Be sure to consult a legal or tax professional to determine whether a discretionary trust is right for your situation.

Enhancing security

Cornerstone public programs are a financial foundation for people with special needs. Estate planning is the plumbing that can deliver cash flow for supplemental needs without undermining the foundation. And a comprehensive financial plan is a framework on the foundation, specifically designed to enable a good life. The next step is to wrap the framework with a layer of protection against other perils that can lead to financial ruin.

Enhancing security also means assessing insurance needs. Unpaid medical bills is one of the leading cause of bankruptcy, so health insurance often becomes the most critical need after a disability is diagnosed. Also, because a disability typically increases expenses and decreases an individual’s or family’s income, life insurance should be assessed as well.

A typical life cycle includes: a dependency phase when parents are relied on for support; an accumulation phase when savings are built; and a distribution phase when the workforce has been departed and accumulated assets are being relied on for income. Because a person with a disability typically has a shorter accumulation period (see figure below), their long-term retirement savings goals might need to be substantially different than those of a typical client. For example, a married couple that has a child with a disability might need to plan a retirement for three people instead of two.

What are some of the tools that can be used to help beef up finances and can provide a fuller life for someone with a disability?

Efficient savings can make a substantial difference over time. Qualified retirement plans such as an IRA or 401(k) provide important tax advantages for long-term investors.

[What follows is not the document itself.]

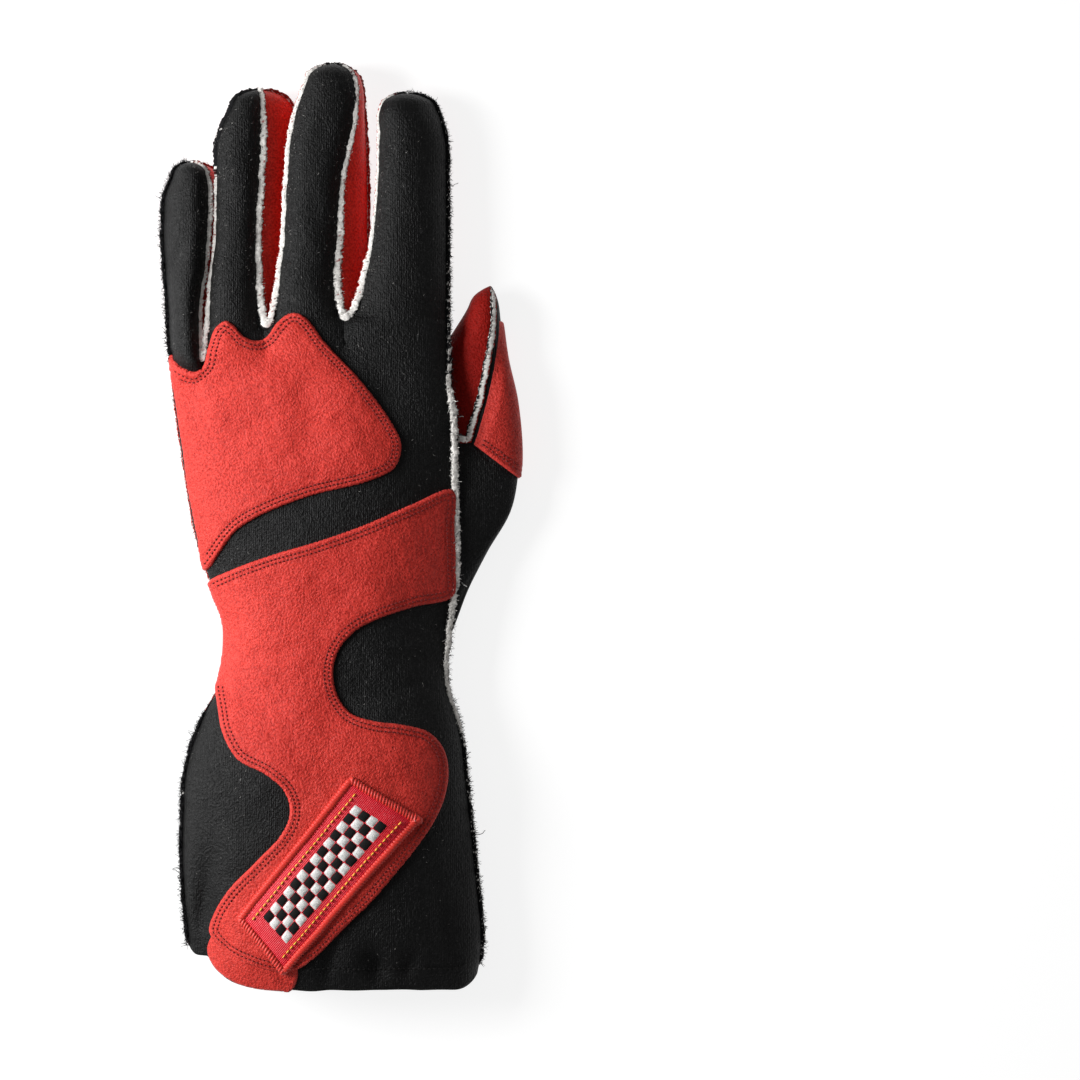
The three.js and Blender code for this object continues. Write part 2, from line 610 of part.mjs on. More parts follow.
// The palm: suede from the wrist to the fingertips, open at the keystone for the thumb.
const palm = new Panel();
palm.grid(palmHand.slice(WRIST, KEYSTONE_END + 1).map((row) => row.slice(0, PALM_COLUMNS + 1)), true);
palm.grid(palmHand.slice(KEYSTONE_END, WEB + 1).map((row) => row.slice(0, PALM_COLUMNS + 1)), true);
palm.grid(palmHand.slice(WEB), true).grid(palmKnuckles, true);
palmFingers.forEach((rows) => palm.grid(rows, true));

const cuffPalm = new Panel().grid(palmHand.slice(0, WRIST + 1), true);

// A fourchette lines the gap between two fingers: down one finger's side and up the next one's.
function fourchette(finger) {
  const wall = (backPoint, palmPoint, outward) => {
    const row = [backPoint];
    for (let c = 1; c < FOURCHETTE_COLUMNS; c += 1) {
      const p = backPoint.clone().lerp(palmPoint, c / FOURCHETTE_COLUMNS);
      const near = Math.min(1, backPoint.distanceTo(palmPoint) / FOURCHETTE_FULL_HEIGHT);
      row.push(point(p.x + outward * FOURCHETTE_BULGE * near, p.y, p.z));
    }
    row.push(palmPoint);
    return row;
  };
  const last = FINGER_COLUMNS.length - 1;
  const down = backFingers[finger].map((row, i) => wall(row[last], palmFingers[finger][i][last], 1));
  const up = backFingers[finger + 1].map((row, i) => wall(row[0], palmFingers[finger + 1][i][0], -1));
  up[0] = down[0];
  return new Panel().grid([...down.reverse(), ...up.slice(1)], true);
}
const fourchettes = [0, 1, 2].map(fourchette);

// A point of a thumb ring, at an angle from its left edge over the top.
function ringPoint(ring, angle) {
  const left = new THREE.Vector3(ring.leftX, ring.leftY, ring.leftZ);
  const right = new THREE.Vector3(ring.rightX, ring.rightY, ring.rightZ);
  const p = left.clone().lerp(right, (1 - Math.cos(radians(angle))) / 2);
  return point(p.x, p.y, p.z + ring.half * Math.sin(radians(angle)));
}

// Rows of the thumb, from a base row to the tip, at angles that run between the two seams.
function thumbRows(base, angles) {
  const rings = THUMB_RINGS.map((ring) => angles(ring).map((angle) => ringPoint(ring, angle)));
  const blended = THUMB_BASE_STEPS.map(({ share, bulge }) => base.map((p, i) => {
    const outwards = Math.max(0, -Math.cos(radians(angles(THUMB_RINGS[0])[i])));
    const q = p.clone().lerp(rings[0][i], share);
    return q.addScaledVector(THUMB_BULGE, outwards * bulge);
  }).map((p) => point(p.x, p.y, p.z)));
  const last = rings[rings.length - 1];
  const caps = THUMB_TIP_ANGLES.map((angle) => {
    const shrink = Math.max(Math.cos(radians(angle)), 0) ** THUMB_TIP_POINT;
    const advance = Math.sin(radians(angle));
    return last.map((p) => point(
      lerp(THUMB_TIP.x, p.x, shrink), lerp(p.y, THUMB_TIP.y, advance), lerp(THUMB_TIP.z, p.z, shrink)));
  });
  caps[caps.length - 1] = last.map(() => THUMB_TIP);
  return [base, ...blended, ...rings, ...caps];
}

// The thumb's back starts along the thumb-side seam and the wrist, its palm along the keystone seam.
// Between the wrist and the keystone's end the thumb's back meets the palm along its last column.
const radialSeam = (row) => backHand[row][COLUMNS];
const backBase = [
  ...columnRange(WRIST, THUMB_SEAM).reverse().map(radialSeam),
  ...columnRange(PALM_COLUMNS, COLUMNS - 1).reverse().map((c) => palmHand[WRIST][c]),
];
const backAngles = (ring) => backBase.map((_, i) => lerp(ring.upper, ring.lower, i / (backBase.length - 1)));
const thumbBackRows = thumbRows(backBase, backAngles);
const WRIST_STEPS = KEYSTONE_END - WRIST;
for (let i = 1; i <= WRIST_STEPS; i += 1) {
  thumbBackRows[i][backBase.length - 1] = palmHand[WRIST + i][PALM_COLUMNS];
}

const palmBase = [
  ...columnRange(KEYSTONE_END, WEB - 1).map((row) => palmHand[row][PALM_COLUMNS]),
  ...columnRange(PALM_COLUMNS, COLUMNS).map((c) => palmHand[WEB][c]),
  radialSeam(THUMB_SEAM),
  ...columnRange(1, WRIST_STEPS).map((i) => thumbBackRows[i][0]),
];
const cornerColumn = WEB - KEYSTONE_END;
const jointColumn = cornerColumn + COLUMNS - PALM_COLUMNS;
function palmAngles(ring) {
  return palmBase.map((_, i) => {
    if (i <= cornerColumn) return lerp(ring.lower, WEB_ANGLES.corner, i / cornerColumn);
    const upper = ring.upper + 360;
    const joint = Math.min(WEB_ANGLES.joint, upper - WEB_ANGLES.clearance);
    if (i <= jointColumn) {
      return lerp(WEB_ANGLES.corner, joint, (i - cornerColumn) / (jointColumn - cornerColumn));
    }
    return lerp(joint, upper, (i - jointColumn) / (palmBase.length - 1 - jointColumn));
  });
}
const thumbPalmRows = thumbRows(palmBase, palmAngles);
thumbPalmRows.splice(1, WRIST_STEPS);
thumbPalmRows.forEach((row, i) => {
  if (i === 0) return;
  row[0] = thumbBackRows[i + WRIST_STEPS][backBase.length - 1];
  row[row.length - 1] = thumbBackRows[i + WRIST_STEPS][0];
});
const thumbBack = new Panel().grid(thumbBackRows);
const thumbPalm = new Panel().grid(thumbPalmRows);

// The suede laid over the thumb's back covers a part of that panel's grid.
const thumbOverlay = new Panel().grid(
  thumbBackRows.slice(THUMB_OVERLAY_ROWS.from, THUMB_OVERLAY_ROWS.to + 1)
    .map((row) => row.slice(THUMB_OVERLAY_COLUMNS.from, THUMB_OVERLAY_COLUMNS.to + 1)),
);

shareNormals([back, palm, cuffPalm, thumbBack, thumbPalm, ...fourchettes]);

// Seam lines, as lists of the points that the panels share. The trims keep the ends of a raw edge
// clear of the crotch below it and of the other edges that meet at a fingertip.
const CROTCH_TRIM = 1;
const TIP_TRIM = -2;
const PALM_TIP_TRIM = -3;
const THUMB_EDGE_ROW = 3;
const LAST_COLUMN = FINGER_COLUMNS.length - 1;
const edgeColumn = (rows, column) => rows.map((row) => row[column]);
const rightEdgeDown = (finger) => edgeColumn(backFingers[finger], LAST_COLUMN).reverse();
const leftEdgeUp = (finger) => edgeColumn(backFingers[finger], 0).slice(CROTCH_TRIM, TIP_TRIM);
const SEAM_PATHS = {
  seam_edge_ulnar: [
    ...edgeColumn(backHand, 0),
    backKnuckles[1][0],
    ...edgeColumn(backFingers[0], 0),
  ],
  seam_edge_ring_middle: [...rightEdgeDown(1), ...leftEdgeUp(2)],
  seam_edge_middle_index: [...rightEdgeDown(2), ...leftEdgeUp(3)],
  seam_edge_radial: [
    ...rightEdgeDown(3),
    backKnuckles[1][COLUMNS],
    ...edgeColumn(backHand, COLUMNS).reverse(),
  ],
  palm_seam_edge_ring: edgeColumn(palmFingers[1], 0).slice(CROTCH_TRIM, PALM_TIP_TRIM),
  palm_seam_edge_middle: edgeColumn(palmFingers[2], 0).slice(CROTCH_TRIM, PALM_TIP_TRIM),
  palm_seam_edge_index: edgeColumn(palmFingers[3], 0).slice(CROTCH_TRIM, PALM_TIP_TRIM),
  thumb_seam_edge: edgeColumn(thumbBackRows, 0).slice(THUMB_EDGE_ROW),
  keystone_seam_edge: palmBase.slice(1, cornerColumn),
};

const UPRIGHT_SEAMS = { seam_edge_ring_middle: 0.4, seam_edge_middle_index: 0.3 };

const group = new THREE.Group();
function addPiece(name, geometry, colour) {
  const material = new THREE.MeshStandardMaterial({ metalness: 0, ...colour });
  const mesh = new THREE.Mesh(geometry, material);
  mesh.name = name;
  group.add(mesh);
}
const addPanel = (name, panel, colour, cut = SEAM_CUT) =>
  addPiece(name, wallGeometry(panel, -WALL / 2, WALL / 2, cut), colour);

addPanel('back_panel', handBack, COLOURS.knit);
addPanel('cuff_back', cuffBack, COLOURS.knit);
addPanel('palm_panel', palm, COLOURS.redSuede);
addPanel('cuff_palm', cuffPalm, COLOURS.knit);
addPanel('thumb_back', thumbBack, COLOURS.knit, FOLD_CUT);
addPanel('thumb_palm', thumbPalm, COLOURS.redSuede, FOLD_CUT);
['little_ring', 'ring_middle', 'middle_index'].forEach((pair, i) => {
  addPanel(`fourchette_${pair}`, fourchettes[i], COLOURS.redSuede, FOLD_CUT);
});
addPiece('upper_overlay', overlayGeometry(back, UPPER_OVERLAY), COLOURS.redSuede);
addPiece('lower_overlay', overlayGeometry(back, LOWER_OVERLAY), COLOURS.redSuede);
addPiece('palm_overlay', overlayGeometry(palm, PALM_OVERLAY), COLOURS.blackSuede);
addPiece('thumb_overlay',
  wallGeometry(thumbOverlay, OVERLAY_BASE, OVERLAY_BASE + OVERLAY, OVERLAY_CUT), COLOURS.redSuede);
addPiece('patch',
  overlayGeometry(back, BADGE_CORNERS, { floor: OVERLAY + GAP, smooth: false }), COLOURS.satin);
for (const [name, path] of Object.entries(SEAM_PATHS)) {
  addPiece(name, seamEdgeGeometry(path, UPRIGHT_SEAMS[name]), COLOURS.rawEdge);
}

export default group;
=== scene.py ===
"""Looks of the racing glove: knit, suede, raw seams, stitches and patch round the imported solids.

The glove lies palm down. Lengths are millimetres in the part's frame until a mesh is made.
X runs from the little finger to the thumb, Y from the hem to the fingertips, Z up.
"""
import logging
import math
from dataclasses import dataclass, field
from enum import Enum

import bpy
import numpy as np
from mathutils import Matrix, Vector
from mathutils.bvhtree import BVHTree


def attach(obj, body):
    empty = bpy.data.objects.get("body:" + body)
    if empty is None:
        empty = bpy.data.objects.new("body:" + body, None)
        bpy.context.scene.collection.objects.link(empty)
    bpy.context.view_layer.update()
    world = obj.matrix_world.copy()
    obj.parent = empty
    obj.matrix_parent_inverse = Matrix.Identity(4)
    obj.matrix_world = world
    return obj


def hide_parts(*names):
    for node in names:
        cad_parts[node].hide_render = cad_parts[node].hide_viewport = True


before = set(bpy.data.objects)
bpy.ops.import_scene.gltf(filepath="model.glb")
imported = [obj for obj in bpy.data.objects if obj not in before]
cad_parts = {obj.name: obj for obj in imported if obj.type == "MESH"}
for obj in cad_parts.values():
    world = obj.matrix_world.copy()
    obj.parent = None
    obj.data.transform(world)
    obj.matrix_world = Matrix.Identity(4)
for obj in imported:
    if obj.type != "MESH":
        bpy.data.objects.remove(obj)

LOG = logging.getLogger("racing_glove")
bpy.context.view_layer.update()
MM = 0.001
ROOT = "root"

# Thickness of the walls and overlays, and the lowest middle surface of each.
WALL = 1.6
OVERLAY_LIFT = 0.42
OVERLAY = 1.2
REST_Z = WALL / 2
PALM_REST_Z = WALL / 2 + OVERLAY_LIFT + OVERLAY
# Lowest points of panels, overlays, threads' middles, threads and raw edges over the floor.
PANEL_FLOOR, LAYER_FLOOR, MIDDLE_FLOOR, THREAD_FLOOR, SEAM_FLOOR = 0.09, 0.02, 0.05, 0.03, 0.012

# Suede layers: width of the rolled edge and of its rim, paler cut suede with a painted
# highlight, the stitch rows' distances from the edge and the width of their grooves, and width
# and depth share of the quilted ones.
EDGE_ROLL, RIM_WIDTH = 1.1, 0.55
STITCH_ROWS, GROOVE_WIDTH = (1.8, 3.3), 0.36
QUILT_WIDTH, QUILT_DEPTH = 0.55, 1.6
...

Health Savings Accounts are also tax-advantaged and can be used not only to pay periodic medical expenses, but also to save for the long term.

In addition, passage of the Achieving a Better Life Experience (ABLE) Act of 2014 created tax-advantaged savings accounts for individuals with disabilities diagnosed before age 26. The total contribution to an ABLE account in a single tax year is capped at $16,000, and the first $100,000 in an account is exempt from the SSI $2,000 individual resource limit.

Creating better-case scenarios

All of this planning, insuring, saving, and investing is meant to enable people with disabilities to live secure and meaningful lives. That means shifting the focus from what’s important for them to what’s important to them—from their needs to their dreams. Their aspirations are not unlike those of their peers, thanks in part to the inclusion of children with disabilities in our public schools since the mid-1970s. Today the frontiers of inclusion are expanding rapidly in both post-secondary education and employment opportunities. There may be challenges in preventing hard-earned money from interfering with essential public benefits, but ultimately everyone can gain when all of us are allowed to make our unique contribution to the community that supports and values us.

The past few years have underscored the fact that disabilities can happen unexpectedly to anyone, thwarting even the most thorough financial plan. While government programs can offer cornerstones of support, they’re often not enough. Looking at a lifelong financial plan in terms of three phases—preparing for the worst-case scenario, enhancing security, and creating better-case scenarios—can help preserve essential benefits while providing sources of supplemental support for the long term.